Dataset extract:
◆ ◆ ◆ ◆
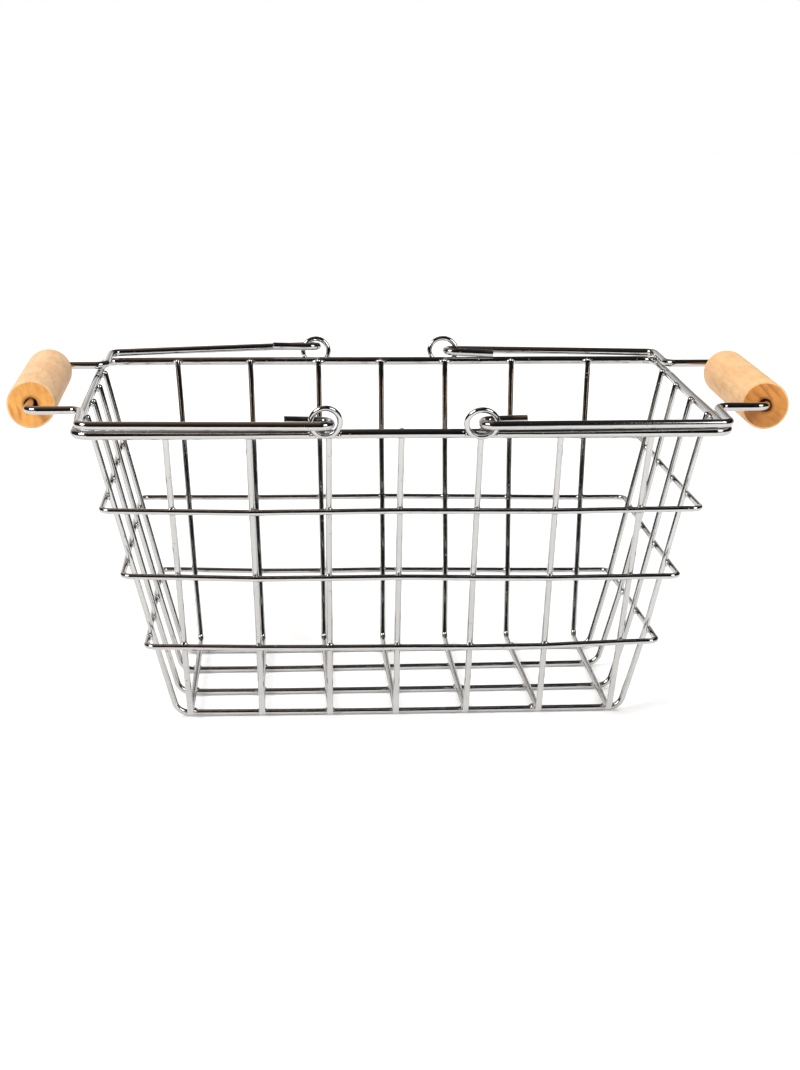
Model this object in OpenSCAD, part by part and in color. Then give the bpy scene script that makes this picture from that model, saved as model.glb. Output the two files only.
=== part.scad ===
// Wire basket with two folding bail handles and turned wooden grips.
// It stands on its floor wires. +Z is up, the long sides run along X, and the
// origin is on the ground under the middle of the floor. Front is -Y.

/* [Rim] */
// Outer length of the rim
rim_length = 349; // [320:1:400]
// Outer width of the rim
rim_width = 221; // [200:1:260]
// Height of the top of the rim above the ground
rim_height = 176; // [160:1:210]
// Diameter of the rim wire
rim_wire = 5; // [4:0.1:6]
// Centreline radius of the rim's corners
rim_corner = 8; // [6:0.5:20]

/* [Floor] */
// Length of the floor between the corners of the lengthwise wires' centrelines
floor_length = 251; // [235:1:280]
// Width of the floor between the corners of the crosswise wires' centrelines
floor_width = 138; // [130:1:160]
// Centreline radius where a lengthwise wire turns up into an end wall
length_bend = 8; // [4:0.5:10]
// Centreline radius where a crosswise wire turns up into a long wall
cross_bend = 5; // [3:0.5:9]

/* [Mesh wires] */
// Diameter of the wires of the floor and walls
mesh_wire = 3; // [2.4:0.1:3.4]
// Spacing of the inner crosswise wires at the rim
cross_pitch_rim = 41.2; // [36:0.2:46]
// Spacing of the inner crosswise wires on the floor
cross_pitch_floor = 38.4; // [32:0.2:42]
// Outermost crosswise wire to the rim's end wire, at the rim
cross_margin_rim = 43.5; // [30:0.5:50]
// Outermost crosswise wire to the floor's end corner, on the floor
cross_margin_floor = 8.5; // [8.5:0.5:16]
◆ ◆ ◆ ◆
Problem to solve: Repeat the material above exactly.

Answer for this exercise:
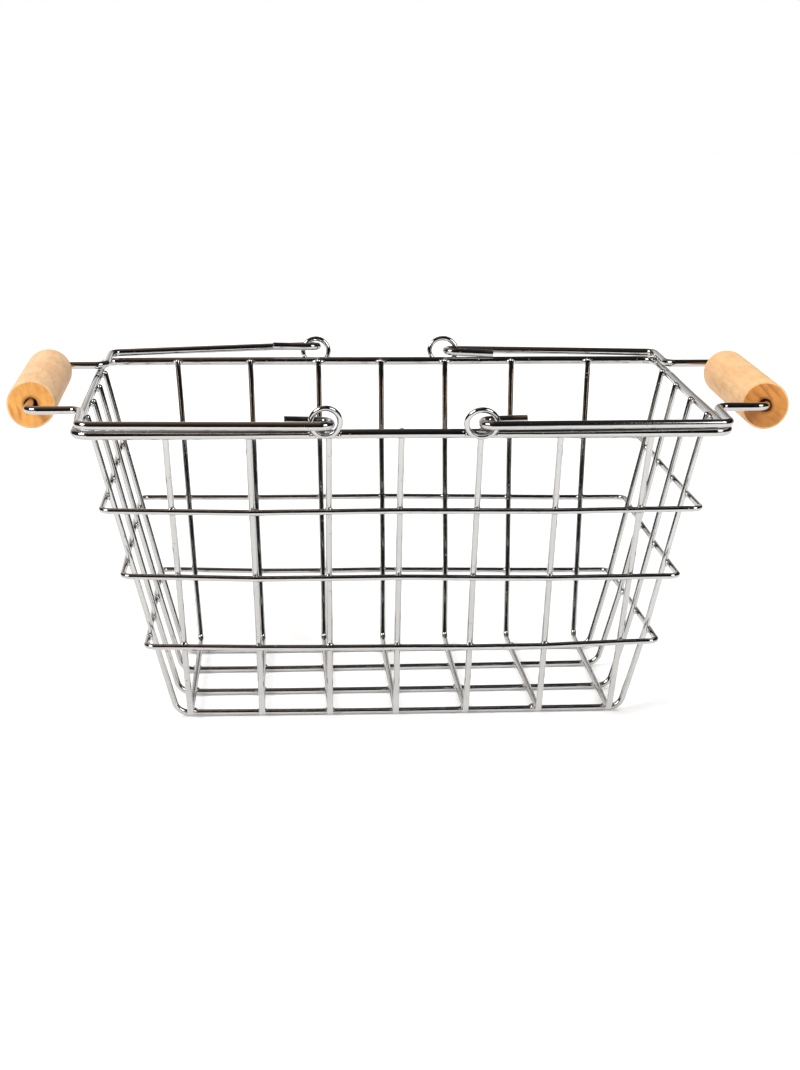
Model this object in OpenSCAD, part by part and in color. Then give the bpy scene script that makes this picture from that model, saved as model.glb. Output the two files only.
=== part.scad ===
// Wire basket with two folding bail handles and turned wooden grips.
// It stands on its floor wires. +Z is up, the long sides run along X, and the
// origin is on the ground under the middle of the floor. Front is -Y.

/* [Rim] */
// Outer length of the rim
rim_length = 349; // [320:1:400]
// Outer width of the rim
rim_width = 221; // [200:1:260]
// Height of the top of the rim above the ground
rim_height = 176; // [160:1:210]
// Diameter of the rim wire
rim_wire = 5; // [4:0.1:6]
// Centreline radius of the rim's corners
rim_corner = 8; // [6:0.5:20]

/* [Floor] */
// Length of the floor between the corners of the lengthwise wires' centrelines
floor_length = 251; // [235:1:280]
// Width of the floor between the corners of the crosswise wires' centrelines
floor_width = 138; // [130:1:160]
// Centreline radius where a lengthwise wire turns up into an end wall
length_bend = 8; // [4:0.5:10]
// Centreline radius where a crosswise wire turns up into a long wall
cross_bend = 5; // [3:0.5:9]

/* [Mesh wires] */
// Diameter of the wires of the floor and walls
mesh_wire = 3; // [2.4:0.1:3.4]
// Spacing of the inner crosswise wires at the rim
cross_pitch_rim = 41.2; // [36:0.2:46]
// Spacing of the inner crosswise wires on the floor
cross_pitch_floor = 38.4; // [32:0.2:42]
// Outermost crosswise wire to the rim's end wire, at the rim
cross_margin_rim = 43.5; // [30:0.5:50]
// Outermost crosswise wire to the floor's end corner, on the floor
cross_margin_floor = 8.5; // [8.5:0.5:16]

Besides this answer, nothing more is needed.